TASK BRIEF —
Write out the material below again, unchanged.
======== SUPPLIED INFORMATION
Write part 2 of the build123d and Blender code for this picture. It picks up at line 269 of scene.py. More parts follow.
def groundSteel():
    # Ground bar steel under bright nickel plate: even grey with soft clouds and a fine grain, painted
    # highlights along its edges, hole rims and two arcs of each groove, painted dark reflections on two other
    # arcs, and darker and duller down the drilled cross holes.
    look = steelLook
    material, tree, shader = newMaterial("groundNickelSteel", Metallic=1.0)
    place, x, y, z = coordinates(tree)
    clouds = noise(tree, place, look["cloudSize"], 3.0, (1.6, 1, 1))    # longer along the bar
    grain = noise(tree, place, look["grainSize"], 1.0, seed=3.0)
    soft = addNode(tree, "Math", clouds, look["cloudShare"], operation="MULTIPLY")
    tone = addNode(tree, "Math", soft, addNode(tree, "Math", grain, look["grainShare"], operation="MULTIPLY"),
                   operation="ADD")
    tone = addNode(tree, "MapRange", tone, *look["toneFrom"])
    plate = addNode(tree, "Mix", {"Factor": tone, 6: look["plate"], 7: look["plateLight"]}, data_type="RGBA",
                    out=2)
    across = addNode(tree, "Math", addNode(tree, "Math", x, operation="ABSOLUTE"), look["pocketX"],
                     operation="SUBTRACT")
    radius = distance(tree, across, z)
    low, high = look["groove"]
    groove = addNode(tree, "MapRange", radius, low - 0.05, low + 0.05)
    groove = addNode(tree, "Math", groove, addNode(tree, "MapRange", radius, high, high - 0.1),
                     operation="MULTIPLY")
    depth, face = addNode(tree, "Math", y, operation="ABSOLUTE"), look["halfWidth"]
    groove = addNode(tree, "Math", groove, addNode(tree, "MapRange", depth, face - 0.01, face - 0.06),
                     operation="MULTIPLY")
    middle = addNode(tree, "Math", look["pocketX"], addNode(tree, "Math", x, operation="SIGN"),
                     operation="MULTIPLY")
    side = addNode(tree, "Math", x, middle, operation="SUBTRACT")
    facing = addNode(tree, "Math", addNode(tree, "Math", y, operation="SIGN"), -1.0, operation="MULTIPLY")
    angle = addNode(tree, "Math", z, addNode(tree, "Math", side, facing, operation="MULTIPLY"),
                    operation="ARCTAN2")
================
TASK OUTPUT —
Write part 2 of the build123d and Blender code for this picture. It picks up at line 269 of scene.py. More parts follow.
def groundSteel():
    # Ground bar steel under bright nickel plate: even grey with soft clouds and a fine grain, painted
    # highlights along its edges, hole rims and two arcs of each groove, painted dark reflections on two other
    # arcs, and darker and duller down the drilled cross holes.
    look = steelLook
    material, tree, shader = newMaterial("groundNickelSteel", Metallic=1.0)
    place, x, y, z = coordinates(tree)
    clouds = noise(tree, place, look["cloudSize"], 3.0, (1.6, 1, 1))    # longer along the bar
    grain = noise(tree, place, look["grainSize"], 1.0, seed=3.0)
    soft = addNode(tree, "Math", clouds, look["cloudShare"], operation="MULTIPLY")
    tone = addNode(tree, "Math", soft, addNode(tree, "Math", grain, look["grainShare"], operation="MULTIPLY"),
                   operation="ADD")
    tone = addNode(tree, "MapRange", tone, *look["toneFrom"])
    plate = addNode(tree, "Mix", {"Factor": tone, 6: look["plate"], 7: look["plateLight"]}, data_type="RGBA",
                    out=2)
    across = addNode(tree, "Math", addNode(tree, "Math", x, operation="ABSOLUTE"), look["pocketX"],
                     operation="SUBTRACT")
    radius = distance(tree, across, z)
    low, high = look["groove"]
    groove = addNode(tree, "MapRange", radius, low - 0.05, low + 0.05)
    groove = addNode(tree, "Math", groove, addNode(tree, "MapRange", radius, high, high - 0.1),
                     operation="MULTIPLY")
    depth, face = addNode(tree, "Math", y, operation="ABSOLUTE"), look["halfWidth"]
    groove = addNode(tree, "Math", groove, addNode(tree, "MapRange", depth, face - 0.01, face - 0.06),
                     operation="MULTIPLY")
    middle = addNode(tree, "Math", look["pocketX"], addNode(tree, "Math", x, operation="SIGN"),
                     operation="MULTIPLY")
    side = addNode(tree, "Math", x, middle, operation="SUBTRACT")
    facing = addNode(tree, "Math", addNode(tree, "Math", y, operation="SIGN"), -1.0, operation="MULTIPLY")
    angle = addNode(tree, "Math", z, addNode(tree, "Math", side, facing, operation="MULTIPLY"),
                    operation="ARCTAN2")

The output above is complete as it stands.